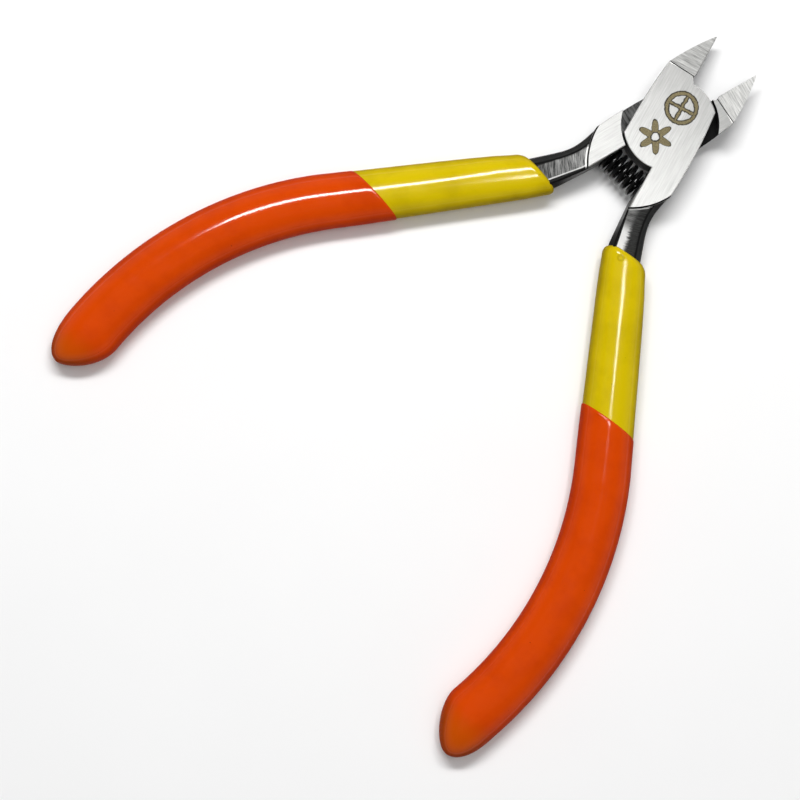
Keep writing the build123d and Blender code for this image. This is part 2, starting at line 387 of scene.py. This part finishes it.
def plain_metal(name, tone, rough, scale, metallic=1.0):
    """Metal of one tone, brushed or cloudy by the scale of its noise."""
    m = Mat(name)
    v = m.noise(m.mapping(m.coords(), scale=scale), 1.0, 4, 0.55)
    t = m.vary(v, tone * 0.8, tone * 1.2)
    m.wire(m.rgb(t, t, t), "Base Color")
    m.set("Metallic", metallic)
    m.wire(m.vary(v, rough * 0.85, rough * 1.2), "Roughness")
    m.wire(m.bump(v, 0.3, 0.03 * MM), "Normal")
    return m.mat


# ------------------------------------------------------------------ dipped plastic
def burst_bubble(m, co, x, y):
    """Ring left by a small bubble in the front face, at x, y in metres."""
    bx, by, bz = m.split(m.mapping(co, loc=(-x, -y, -MID * MM)))
    ring = m.band(m.radius(bx, by), 0.36 * MM, 0.50 * MM, 0.20 * MM)
    return m.mul(ring, m.math("GREATER_THAN", bz, 0))


def dip(name, colour, thin, polish, bubble=None, tip=None):
    """Glossy dipped plastic, with painted shade: the darker colour thin down the sides.

    polish is its roughness on the crown; bubble is the place of a burst bubble;
    tip is the side colour, painted in shade, and the crown colour where the last drip hangs at the end.
    """
    m = Mat(name)
    co = m.coords()
    up = m.abs(m.normal_z())
    steep = m.inv(m.step(up, 0.62, 0.84))
    soft = m.noise(m.mapping(co, scale=(60, 60, 60)), 1.0, 2, 0.5)
    fine = m.noise(m.mapping(co, scale=(420, 420, 420)), 1.0, 3, 0.5)
    dust = m.noise(m.mapping(co, scale=(1500, 1500, 1500), loc=(2, 5, 1)), 1.0, 1, 0.4)
    drift = m.noise(m.mapping(co, scale=(130, 130, 130), loc=(4, 1, 6)), 1.0, 4, 0.6)
    uneven = m.remap(drift, 0.35, 0.65, -0.32, 0.16)
    # painted shade: the colour turns to thin as the surface turns away from the top, mottled at random
    # by uneven
    skin = m.mix(m.math("ADD", m.step(up, 0.15, 0.95), uneven, clamp=True), thin, colour)
    relief = m.add(soft, m.mul(fine, 0.05))
    if tip is not None:
        y = m.add(m.split(co)[1], m.mul(drift, 4 * MM))
        drip = m.inv(m.step(y, -96 * MM, -90 * MM))
        # painted shade on the drip as well: its side colour where it turns away from the top
        skin = m.mix(drip, skin, m.mix(m.step(up, 0.55, 0.9), *tip))
    if bubble is not None:
        burst = burst_bubble(m, co, *bubble)
        relief = m.add(relief, m.mul(burst, 3.0))
        # painted shade: the bubble's ring is darkened in colour as well as given relief
        skin = m.mix(m.mul(burst, 0.28), skin, tuple(0.45 * v for v in thin))
    speck = m.mul(m.step(dust, 0.80, 0.84), 0.6)
    m.wire(m.mix(speck, skin, tuple(0.3 * v for v in thin)), "Base Color")
    m.wire(m.lerp(steep, m.vary(fine, polish - 0.025, polish + 0.025), 0.5), "Roughness")
    m.wire(m.lerp(steep, 0.45, 0.02), "Specular IOR Level")
    m.wire(m.bump(relief, 0.25, 0.4 * MM), "Normal")
    m.set("Subsurface Weight", 0.05)
    m.set("Subsurface Radius", (0.002, 0.0008, 0.0003))
    return m.mat


# ------------------------------------------------------------------ pieces
def cad_material(node, mat):
    """Give a CAD piece its material."""
    o = frame["nodes"][node]
    o.data.materials.clear()
    o.data.materials.append(mat)


def ring_faces(rings, sides):
    """Faces between rings of points one after the other, and a cap at each end."""
    faces = []
    for i in range(rings - 1):
        for k in range(sides):
            j = (k + 1) % sides
            faces.append((i * sides + k, i * sides + j, (i + 1) * sides + j, (i + 1) * sides + k))
    faces.append(tuple(reversed(range(sides))))
    faces.append(tuple((rings - 1) * sides + k for k in range(sides)))
    return faces


def mesh_object(name, verts, faces, mat):
    """New object, smooth except for its caps."""
    mesh = bpy.data.meshes.new(name)
    mesh.from_pydata(verts, [], faces)
    for poly in mesh.polygons:
        poly.use_smooth = len(poly.vertices) == 4
    mesh.materials.append(mat)
    o = bpy.data.objects.new(name, mesh)
    bpy.context.scene.collection.objects.link(o)
    return o


def tube(name, path, radius, mat, sides=14):
    """Closed round tube along a list of points, with flat ends."""
    verts = []
    last = len(path) - 1
    normal = Vector((0, 0, 1))
    for i in range(last + 1):
        ahead = (path[min(i + 1, last)] - path[max(i - 1, 0)]).normalized()
        normal = (normal - ahead * normal.dot(ahead)).normalized()
        side = ahead.cross(normal)
        for k in range(sides):
            a = 2 * math.pi * k / sides
            verts.append(path[i] + (normal * math.cos(a) + side * math.sin(a)) * radius)
    return mesh_object(name, verts, ring_faces(last + 1, sides), mat)


def return_spring(mat):
    """Coil between the two seats."""
    low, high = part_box("return_spring")
    wire = 0.37 * MM
    coil_r = (high[2] - low[2]) / 2 - wire
    cy, cz = (low[1] + high[1]) / 2, (low[2] + high[2]) / 2
    x0, x1 = low[0] + wire, high[0] - wire
    turns, steps_a_turn = 8.5, 44
    count = int(turns * steps_a_turn)
    path = []
    for i in range(count + 1):
        a = 2 * math.pi * i / steps_a_turn
        x = x0 + (x1 - x0) * i / count
        path.append(Vector((x, cy + coil_r * math.cos(a), cz + coil_r * math.sin(a))))
    o = tube("spring_coil", path, wire, mat)
    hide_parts("return_spring")
    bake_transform(o)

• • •

__To be done__:
Which lines contain "scene"? Show each of them.

__Exercise output__:
Keep writing the build123d and Blender code for this image. This is part 2, starting at line 387 of scene.py. This part finishes it.
    bpy.context.scene.collection.objects.link(o)